Retrieval Augmented Generation of Literature-derived Polymer Knowledge: The Example of a Biodegradable Polymer Expert System

Polymer literature contains a large and growing body of experimental knowledge, yet much of it is buried in unstructured text and inconsistent terminology, making systematic retrieval and reasoning difficult. Existing tools typically extract narrow, study-specific facts in isolation, failing to preserve the cross-study context required to answer broader scientific questions. Retrieval-augmented generation (RAG) offers a promising way to overcome this limitation by combining large language models (LLMs) with external retrieval, but its effectiveness depends strongly on how domain knowledge is represented. In this work, we develop two retrieval pipelines: a dense semantic vector-based approach (VectorRAG) and a graph-based approach (GraphRAG). Using over 1,000 polyhydroxyalkanoate (PHA) papers, we construct context-preserving paragraph embeddings and a canonicalized structured knowledge graph supporting entity disambiguation and multi-hop reasoning. We evaluate these pipelines through standard retrieval metrics, comparisons with general state-of-the-art systems such as GPT and Gemini, and qualitative validation by a domain chemist. The results show that GraphRAG achieves higher precision and interpretability, while VectorRAG provides broader recall, highlighting complementary trade-offs. Expert validation further confirms that the tailored pipelines, particularly GraphRAG, produce well-grounded, citation-reliable responses with strong domain relevance. By grounding every statement in evidence, these systems enable researchers to navigate the literature, compare findings across studies, and uncover patterns that are difficult to extract manually. More broadly, this work establishes a practical framework for building materials science assistants using curated corpora and retrieval design, reducing reliance on proprietary models while enabling trustworthy literature analysis at scale.

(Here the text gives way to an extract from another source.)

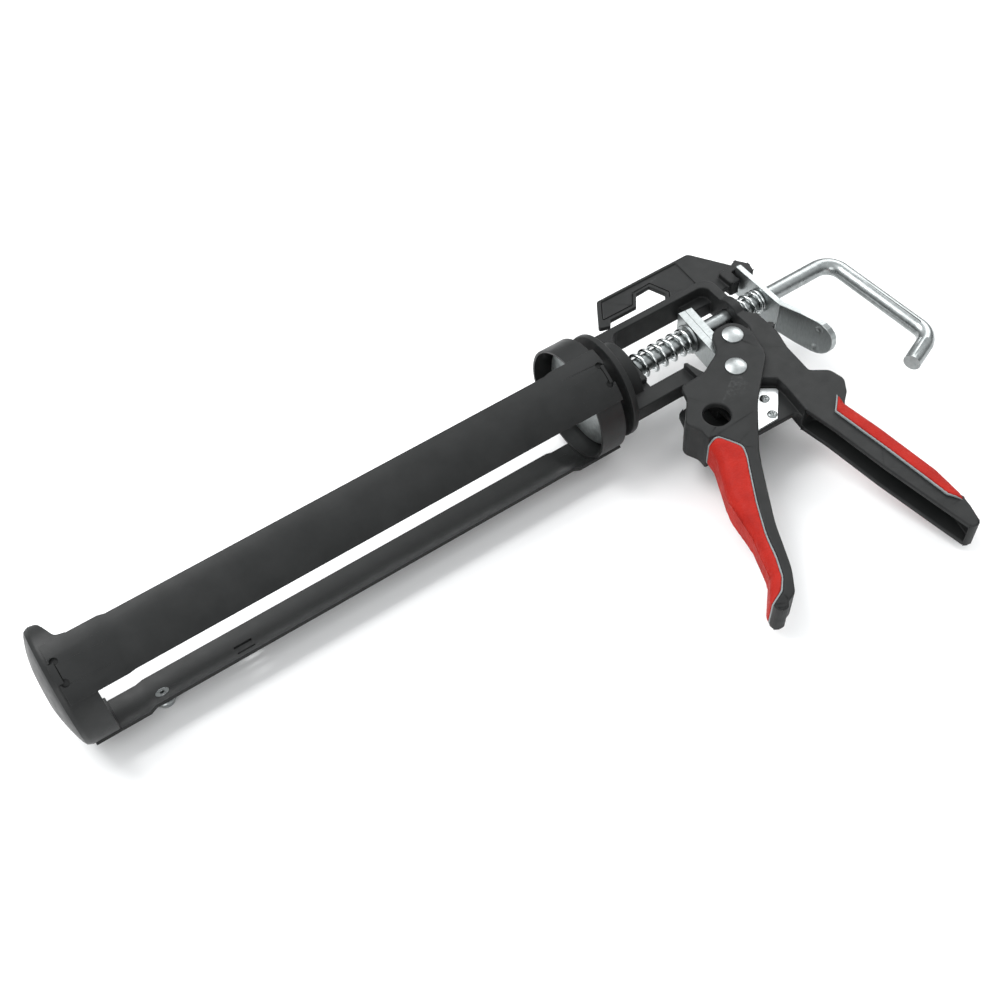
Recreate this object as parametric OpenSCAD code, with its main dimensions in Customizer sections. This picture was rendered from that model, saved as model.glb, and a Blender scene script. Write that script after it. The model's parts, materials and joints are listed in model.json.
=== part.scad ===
// Rotating-barrel caulking gun for 310 ml cartridges.
// The gun is drawn upright: +X to the rear, +Y to its right, +Z up, with X measured along the
// barrel axis from the face of the body. place() then lays it on its right side, the way it
// rests on a bench, and moves the origin into the seat that the cartridge's nose fits in.

/* [Barrel] */
// Outer radius of the rear cup and of the front cap
cup_r = 26.5; // [25:0.1:30]
// Thickness of the sheet steel of the cup, the cap and the rails
sheet = 1.2; // [1:0.1:1.6]
// Distance from the body to the outside of the nose plate
barrel_len = 262; // [200:1:320]
// Depth of the rear cup, from its front rim to the back of its wall
cup_depth = 12.3; // [10:0.1:20]
// Gap between the body flange and the back of the cup
cup_gap = 5.9; // [3:0.1:8]
// Angle that each rail spans around the barrel
rail_span = 54; // [44:0.5:60]
// Height of the dome of the nose plate
nose_dome = 4; // [1:0.1:6]

/* [Push rod] */
// Radius of the push rod
rod_r = 4; // [3:0.1:5]
// Radius of the plunger disc
plunger_r = 22.6; // [20:0.1:24]
// Distance from the body face to the bend of the pull handle
rod_tail = 134; // [120:1:150]
// Length of the pull handle's long leg
pull_leg = 65; // [40:1:80]

/* [Body] */
// Thickness of the body casting
body_t = 14; // [12:0.5:18]
// Thickness of the lower bar of the body
bar_t = 8; // [6:0.5:12]
// Thickness of the ladder hook's plate
hook_t = 2.4; // [2:0.2:6]
// Radius of the hub boss
hub_r = 16.2; // [14:0.1:20]
// Radius of the flange behind the barrel
flange_r = 24.5; // [22:0.1:26]

/* [Trigger] */
// Width of the trigger across its two cheeks
cheek_w = 20.6; // [20:0.1:24]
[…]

翻译：聚合物文献包含大量且不断增长的实验知识，然而其中大部分知识埋藏在非结构化文本和不一致的术语中，使得系统性检索与推理变得困难。现有工具通常孤立地提取狭窄的、特定研究的事实，未能保留回答更广泛科学问题所需的跨研究上下文。检索增强生成通过将大语言模型与外部检索相结合，为克服这一局限提供了有前景的途径，但其有效性在很大程度上取决于领域知识的表示方式。在本工作中，我们开发了两种检索流程：一种基于稠密语义向量的方法和一种基于图的方法。利用超过1000篇聚羟基脂肪酸酯论文，我们构建了保留上下文的段落嵌入以及一个支持实体消歧和多跳推理的规范化结构化知识图谱。我们通过标准检索指标、与GPT和Gemini等通用最先进系统的比较，以及领域化学家的定性验证来评估这些流程。结果表明，GraphRAG实现了更高的精确度和可解释性，而VectorRAG提供了更广泛的召回率，突显了互补的权衡。专家验证进一步证实，定制的流程，特别是GraphRAG，能够产生有充分依据、引用可靠且具有强领域相关性的回答。通过将每个陈述都建立在证据之上，这些系统使研究人员能够导航文献、比较不同研究的结果，并发现难以手动提取的模式。更广泛而言，这项工作为使用精选语料库和检索设计构建材料科学助手建立了一个实用框架，减少了对专有模型的依赖，同时实现了可信任的大规模文献分析。